Where a line in the listing below contains the word "metres", copy that line.

[JSON records of objects]
────────────────────────────────────────

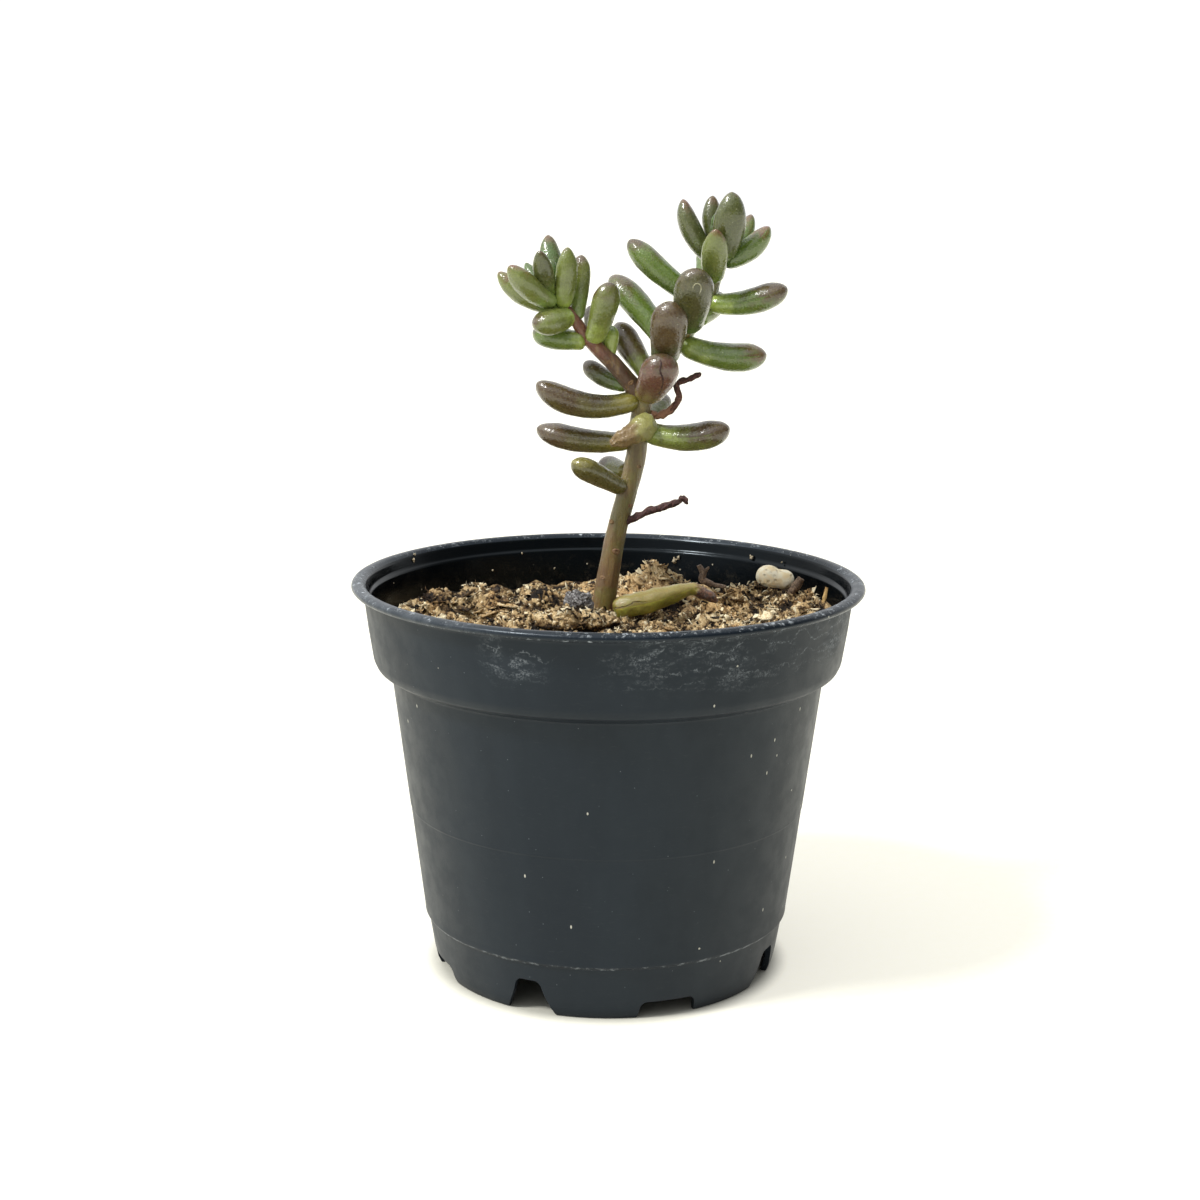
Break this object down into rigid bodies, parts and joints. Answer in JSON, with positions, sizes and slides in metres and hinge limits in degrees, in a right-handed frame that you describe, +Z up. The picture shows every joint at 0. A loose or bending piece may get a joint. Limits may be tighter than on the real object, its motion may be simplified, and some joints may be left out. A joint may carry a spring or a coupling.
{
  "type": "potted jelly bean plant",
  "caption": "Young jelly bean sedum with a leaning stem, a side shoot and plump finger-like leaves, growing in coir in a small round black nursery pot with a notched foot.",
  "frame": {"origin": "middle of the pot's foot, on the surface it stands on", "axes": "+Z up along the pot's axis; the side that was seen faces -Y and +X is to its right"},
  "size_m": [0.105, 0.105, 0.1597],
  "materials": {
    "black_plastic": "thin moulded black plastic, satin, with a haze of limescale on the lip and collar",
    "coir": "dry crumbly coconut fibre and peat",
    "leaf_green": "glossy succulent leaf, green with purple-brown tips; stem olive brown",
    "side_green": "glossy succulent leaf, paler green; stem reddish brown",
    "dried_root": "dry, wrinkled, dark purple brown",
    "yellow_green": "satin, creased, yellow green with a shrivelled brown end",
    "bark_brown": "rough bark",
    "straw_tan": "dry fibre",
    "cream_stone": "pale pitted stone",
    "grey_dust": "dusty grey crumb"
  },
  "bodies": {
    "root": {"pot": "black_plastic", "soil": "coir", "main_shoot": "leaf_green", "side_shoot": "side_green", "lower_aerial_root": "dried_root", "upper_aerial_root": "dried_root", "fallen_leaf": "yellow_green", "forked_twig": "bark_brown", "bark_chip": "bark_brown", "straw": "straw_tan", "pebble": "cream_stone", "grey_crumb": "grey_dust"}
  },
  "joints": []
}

────────────────────────────────────────

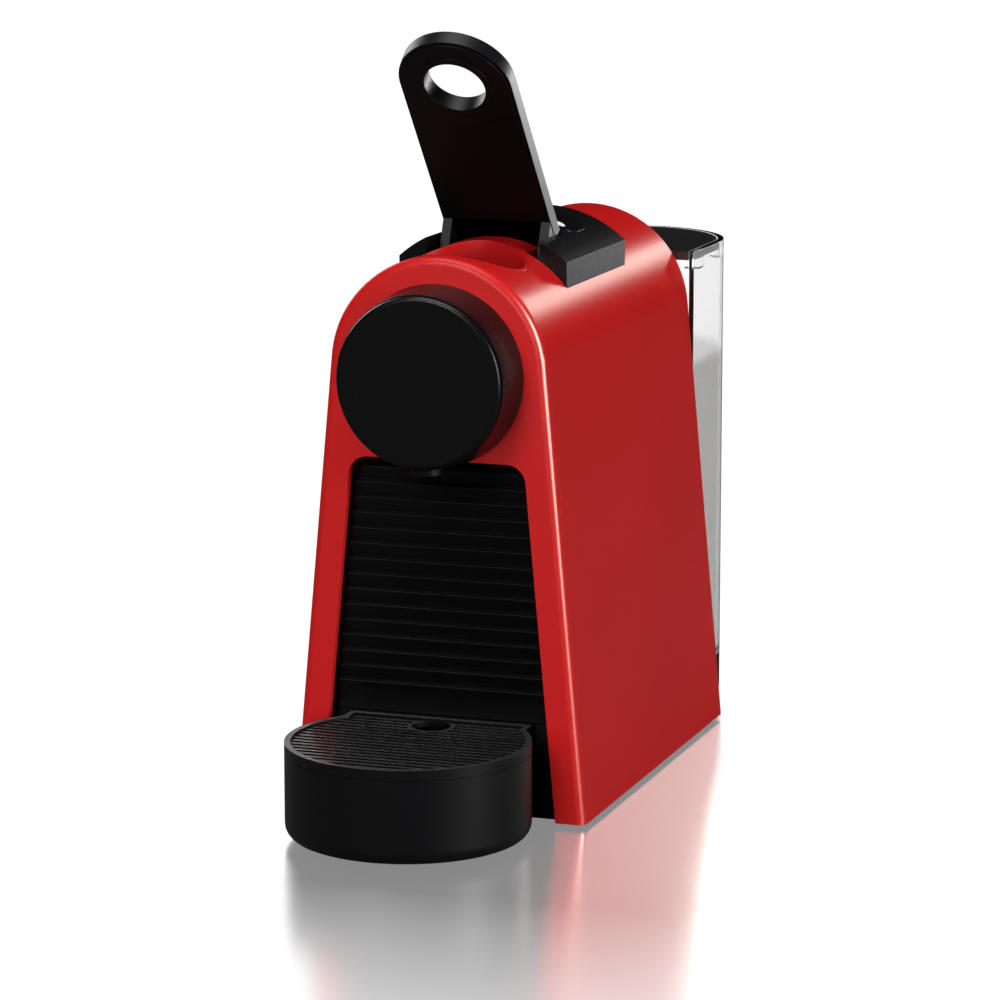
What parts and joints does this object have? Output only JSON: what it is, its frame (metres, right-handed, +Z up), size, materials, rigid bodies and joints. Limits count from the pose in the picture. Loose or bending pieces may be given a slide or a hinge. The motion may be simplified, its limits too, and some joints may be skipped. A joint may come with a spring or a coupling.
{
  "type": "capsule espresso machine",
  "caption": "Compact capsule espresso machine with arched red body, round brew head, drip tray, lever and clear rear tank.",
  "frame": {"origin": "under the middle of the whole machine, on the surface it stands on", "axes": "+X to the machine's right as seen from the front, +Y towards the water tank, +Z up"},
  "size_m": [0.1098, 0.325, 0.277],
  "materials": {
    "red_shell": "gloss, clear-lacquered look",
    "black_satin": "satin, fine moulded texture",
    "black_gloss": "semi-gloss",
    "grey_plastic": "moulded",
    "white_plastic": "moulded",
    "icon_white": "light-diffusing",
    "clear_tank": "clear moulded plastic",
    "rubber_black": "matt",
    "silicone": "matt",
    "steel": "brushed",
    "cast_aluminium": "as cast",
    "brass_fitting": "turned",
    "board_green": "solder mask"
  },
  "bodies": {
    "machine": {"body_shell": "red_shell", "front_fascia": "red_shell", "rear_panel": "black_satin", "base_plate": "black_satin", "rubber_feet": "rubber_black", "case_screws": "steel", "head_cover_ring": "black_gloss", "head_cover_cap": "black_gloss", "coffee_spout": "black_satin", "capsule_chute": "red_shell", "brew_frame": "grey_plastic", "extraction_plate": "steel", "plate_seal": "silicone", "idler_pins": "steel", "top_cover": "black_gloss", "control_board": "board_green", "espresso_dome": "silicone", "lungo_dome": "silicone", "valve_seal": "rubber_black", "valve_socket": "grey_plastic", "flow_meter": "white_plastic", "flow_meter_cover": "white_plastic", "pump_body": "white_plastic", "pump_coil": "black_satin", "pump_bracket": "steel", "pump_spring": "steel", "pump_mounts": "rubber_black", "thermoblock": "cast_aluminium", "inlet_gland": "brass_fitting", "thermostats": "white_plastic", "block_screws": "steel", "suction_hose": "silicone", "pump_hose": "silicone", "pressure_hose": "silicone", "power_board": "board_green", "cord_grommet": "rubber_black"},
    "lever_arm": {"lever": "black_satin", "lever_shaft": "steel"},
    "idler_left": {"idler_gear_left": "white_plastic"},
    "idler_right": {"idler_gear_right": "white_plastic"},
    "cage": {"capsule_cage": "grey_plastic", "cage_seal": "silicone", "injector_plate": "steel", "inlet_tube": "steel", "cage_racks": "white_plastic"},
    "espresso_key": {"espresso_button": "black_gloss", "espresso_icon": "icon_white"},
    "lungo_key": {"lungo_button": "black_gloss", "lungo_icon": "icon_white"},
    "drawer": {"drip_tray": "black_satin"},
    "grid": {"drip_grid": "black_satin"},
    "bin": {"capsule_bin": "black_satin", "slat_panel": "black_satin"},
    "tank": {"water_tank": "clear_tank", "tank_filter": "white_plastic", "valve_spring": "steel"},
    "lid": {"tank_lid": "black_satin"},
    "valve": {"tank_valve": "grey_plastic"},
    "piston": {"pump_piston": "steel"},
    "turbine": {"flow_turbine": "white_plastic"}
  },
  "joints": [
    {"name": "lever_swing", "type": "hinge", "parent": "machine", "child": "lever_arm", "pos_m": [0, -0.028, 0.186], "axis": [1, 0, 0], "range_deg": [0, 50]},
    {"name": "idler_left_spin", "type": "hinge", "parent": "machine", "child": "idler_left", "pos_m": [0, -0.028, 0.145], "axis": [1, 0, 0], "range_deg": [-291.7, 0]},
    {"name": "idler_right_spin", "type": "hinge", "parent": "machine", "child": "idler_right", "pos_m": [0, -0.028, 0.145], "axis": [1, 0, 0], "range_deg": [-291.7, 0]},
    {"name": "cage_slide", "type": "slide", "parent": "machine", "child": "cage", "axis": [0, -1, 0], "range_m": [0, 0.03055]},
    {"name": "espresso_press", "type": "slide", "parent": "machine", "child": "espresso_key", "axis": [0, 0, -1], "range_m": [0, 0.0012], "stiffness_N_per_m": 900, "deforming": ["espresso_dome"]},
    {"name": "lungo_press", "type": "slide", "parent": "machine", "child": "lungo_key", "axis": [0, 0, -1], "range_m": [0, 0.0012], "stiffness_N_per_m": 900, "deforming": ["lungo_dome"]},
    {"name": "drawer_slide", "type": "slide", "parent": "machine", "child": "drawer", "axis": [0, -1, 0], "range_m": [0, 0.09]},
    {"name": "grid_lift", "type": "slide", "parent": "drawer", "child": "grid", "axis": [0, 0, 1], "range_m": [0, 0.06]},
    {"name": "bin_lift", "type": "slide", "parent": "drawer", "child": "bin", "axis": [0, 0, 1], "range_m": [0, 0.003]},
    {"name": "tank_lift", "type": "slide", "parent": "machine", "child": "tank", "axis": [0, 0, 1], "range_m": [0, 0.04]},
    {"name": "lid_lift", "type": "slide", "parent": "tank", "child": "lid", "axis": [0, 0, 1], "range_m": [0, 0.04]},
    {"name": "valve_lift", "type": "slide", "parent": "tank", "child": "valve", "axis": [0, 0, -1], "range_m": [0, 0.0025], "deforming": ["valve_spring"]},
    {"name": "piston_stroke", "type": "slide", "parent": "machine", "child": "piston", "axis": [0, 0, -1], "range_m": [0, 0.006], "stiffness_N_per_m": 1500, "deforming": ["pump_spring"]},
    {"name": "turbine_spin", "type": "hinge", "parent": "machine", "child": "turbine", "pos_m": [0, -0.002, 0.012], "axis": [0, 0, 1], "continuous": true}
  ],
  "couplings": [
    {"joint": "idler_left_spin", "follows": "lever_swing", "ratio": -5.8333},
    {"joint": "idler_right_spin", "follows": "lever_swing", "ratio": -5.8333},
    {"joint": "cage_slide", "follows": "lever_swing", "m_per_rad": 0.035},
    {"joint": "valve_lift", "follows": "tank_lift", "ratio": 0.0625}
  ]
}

────────────────────────────────────────

■ RESPONSE TO THE TASK:
Break this object down into rigid bodies, parts and joints. Answer in JSON, with positions, sizes and slides in metres and hinge limits in degrees, in a right-handed frame that you describe, +Z up. The picture shows every joint at 0. A loose or bending piece may get a joint. Limits may be tighter than on the real object, its motion may be simplified, and some joints may be left out. A joint may carry a spring or a coupling.
What parts and joints does this object have? Output only JSON: what it is, its frame (metres, right-handed, +Z up), size, materials, rigid bodies and joints. Limits count from the pose in the picture. Loose or bending pieces may be given a slide or a hinge. The motion may be simplified, its limits too, and some joints may be skipped. A joint may come with a spring or a coupling.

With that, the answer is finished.